Since then, the country has seen a roller-coaster of uplifting progress and frustrating backsliding on civil rights, women’s rights and voting rights. McGlory had no grand plan to become a Democratic Party leader, but as at other points in her rich life, a door opened and she walked through.
She moved to River Ridge after Katrina, and a friend suggested a few years ago that she run for the Jefferson Parish Democratic Executive Committee (JPDEC). She became chair this year, succeeding Trey Mustian, who led JPDEC for three years. He oversaw expansion of social media, added diversity and launched the livestream discussion show Jeff Talk. “I want to be half as good as Trey,” McGlory says.
She looks with alarm at what many Republicans are doing to dismantle rights, cut services, send wealth upward, lie brazenly about the 2020 election and threaten our democracy. “We’ve got to register voters,” she says, “get them motivated and get them to vote.”
Besides setting priorities for the Jeff Parish Dems, she urges Democrats to “talk with your friends.

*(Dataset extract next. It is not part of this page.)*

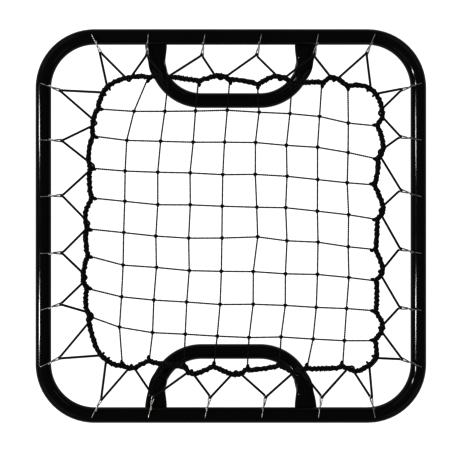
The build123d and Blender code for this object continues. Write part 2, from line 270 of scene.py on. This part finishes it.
SOFT_SHEEN = {"Sheen_Weight": 0.02, "Sheen_Roughness": 0.4, "Specular_IOR_Level": 0.16}


def fibre(name, slot_name, dark, light, filaments):
    """Twisted filaments: fine ridges along each strand, slightly uneven in tone."""
    s = Shader(name, slot_name)
    along = s.place((filaments, 12, 1), uv=True)
    ridge = s.noise(along, 1.0, 2, 0.6)
    tone = s.range(s.noise(s.place(), 140, 3), 0.3, 0.7, 0, 1)
    s.link(s.mix(s.math("MULTIPLY", tone, ridge), dark, light), s.bsdf.inputs["Base Color"])
    s.link(s.range(ridge, 0.3, 0.7, 0.48, 0.72), s.bsdf.inputs["Roughness"])
    s.link(s.bump(ridge, 0.5, 0.0003), s.bsdf.inputs["Normal"])
    s.set(**SOFT_SHEEN)
    return s


def braid():
    """Braided cover of the elastic cord: crossing bundles, from two sets of diagonal waves."""
    s = Shader("braided_cover", "elastic_cord")
    split = s.node("ShaderNodeSeparateXYZ")
    s.link(s.place(uv=True), split.inputs[0])
    bundles, pitch = 4, 0.22
    around = s.math("MULTIPLY", split.outputs["X"], bundles * 2 * pi)
    along = s.math("MULTIPLY", split.outputs["Y"], 2 * pi / pitch)
    one = s.math("SINE", s.math("ADD", around, along))
    other = s.math("SINE", s.math("SUBTRACT", around, along))
    weave = s.math("MULTIPLY", s.math("ADD", s.math("MULTIPLY", one, other), 1.0), 0.5)
    s.link(s.mix(weave, (0.0015, 0.0015, 0.0018), (0.006, 0.006, 0.0065)),
           s.bsdf.inputs["Base Color"])
    s.link(s.range(s.noise(s.place(), 500, 2), 0.3, 0.7, 0.5, 0.68), s.bsdf.inputs["Roughness"])
    s.link(s.bump(weave, 0.6, 0.0003), s.bsdf.inputs["Normal"])
    s.set(**SOFT_SHEEN)
    return s


def light_table():
    """Plain white floor, lit from below like a product table, so that shadows stay faint."""
    s = Shader("pale_floor", None)
    tone = s.noise(s.place(), 3, 2)
    s.link(s.mix(tone, (0.09, 0.09, 0.09), (0.11, 0.11, 0.11)), s.bsdf.inputs["Base Color"])
    s.set(Roughness=0.9, Specular_IOR_Level=0.0, Emission_Color=(1, 1, 1, 1),
          Emission_Strength=0.97)
    return s


PAINT = powder_coat()
WIRE = hook_wire()
ZINC = zinc_plate()
TWINE = fibre("net_twine", "net_twine", (0.0015, 0.0015, 0.0018), (0.0065, 0.0065, 0.007),
              filaments=6)
ROPE = fibre("rope_strand", "net_rope", (0.0015, 0.0015, 0.002), (0.007, 0.007, 0.008),
             filaments=14)
CORD = braid()


# ---------------------------------------------------------------- path and mesh helpers
def unit(v):
    """A vector, or each row of several, at length one."""
    return v / np.maximum(np.linalg.norm(v, axis=-1, keepdims=True), 1e-9)


def resample(path, step, closed=False):
    """Points at even steps along a polyline, in its own units."""
    line = np.vstack([path, path[:1]]) if closed else path
    reach = np.concatenate([[0], np.cumsum(np.linalg.norm(np.diff(line, axis=0), axis=1))])
    count = max(int(round(reach[-1] / step)), 2)
    marks = np.linspace(0, reach[-1], count + 1)
    if closed:
        marks = marks[:-1]
    return np.stack([np.interp(marks, reach, line[:, k]) for k in range(3)], axis=1)


def soften(path, rounds, closed=False):
    """Rounds a polyline's corners by averaging neighbours."""
    p = path.copy()
    for _ in range(rounds):
        before, after = np.roll(p, 1, axis=0), np.roll(p, -1, axis=0)
        q = (before + 2 * p + after) / 4
        if not closed:
            q[0], q[-1] = p[0], p[-1]
        p = q
    return p


def smooth_loop(points, per_span):
    """A closed curve through its points, with an even tangent at each (Catmull-Rom)."""
    p = np.array(points, float)
    a, b, c, d = np.roll(p, 1, 0), p, np.roll(p, -1, 0), np.roll(p, -2, 0)
    rows = []
    for t in np.linspace(0, 1, per_span, endpoint=False):
        rows.append(0.5 * (2 * b + (c - a) * t + (2 * a - 5 * b + 4 * c - d) * t ** 2
                           + (3 * b - a - 3 * c + d) * t ** 3))
    return np.stack(rows, axis=1).reshape(-1, p.shape[1])


def frames(path, closed=False):
    """Tangent and two side directions at each point, turning as little as possible."""
    if closed:
        tangent = unit(np.roll(path, -1, 0) - np.roll(path, 1, 0))
    else:
        tangent = unit(np.gradient(path, axis=0))
    side = np.zeros_like(path)
    first = np.cross(tangent[0], (0, 0, 1.0))
    if np.linalg.norm(first) < 0.1:
        first = np.cross(tangent[0], (1.0, 0, 0))
    side[0] = first / np.linalg.norm(first)
    for i in range(1, len(path)):
        v = side[i - 1] - tangent[i] * side[i - 1].dot(tangent[i])
        side[i] = v / np.linalg.norm(v)
    return tangent, side, np.cross(tangent, side)


def twisted(path, out, lay, phase, closed=False):
    """The centre line of one strand laid round a path."""
    _, side, up = frames(path, closed)
    steps = np.linalg.norm(np.diff(path, axis=0), axis=1)
    reach = np.concatenate([[0], np.cumsum(steps)])
    turns = max(round(reach[-1] / lay), 1)
    angle = phase + 2 * pi * turns * reach / (reach[-1] + (steps[-1] if closed else 0))
    return path + out * (np.cos(angle)[:, None] * side + np.sin(angle)[:, None] * up)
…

We can communicate with them, people we know – talk with them about what’s happening.”
She wants to involve more young people, who are apt to become Democrats, but the idea that lifelong Democrats don’t have enough to offer anymore “hurts my feelings.”
She recently watched a news program with young Democratic leaders in Congress saying, in effect, “how terrible it is that old people run things in Washington.”
“They want to send older people out to pasture,” McGlory says. “So guess what I do to make myself feel better? I put the Rolling Stones on my TV. They make me happy, full of energy, bouncing around the stage.”
She was born the year after Mick Jagger -- and the same year as Diana Ross, Patti LaBelle and Gladys Knight. McGlory is the mother of Joya McGlory, 52, and grandmother of Jonathan Hickman, 28. Like her, they’re Loyola University graduates.
McGlory long ago earned the right to tap the brakes, but it’s not in her nature. Never has been.
“I always had to have a plan,” she says. “A lot of times it had to do with going to school somewhere, making friends, finding something to do. I’m always thinking about what I’m going to do next.”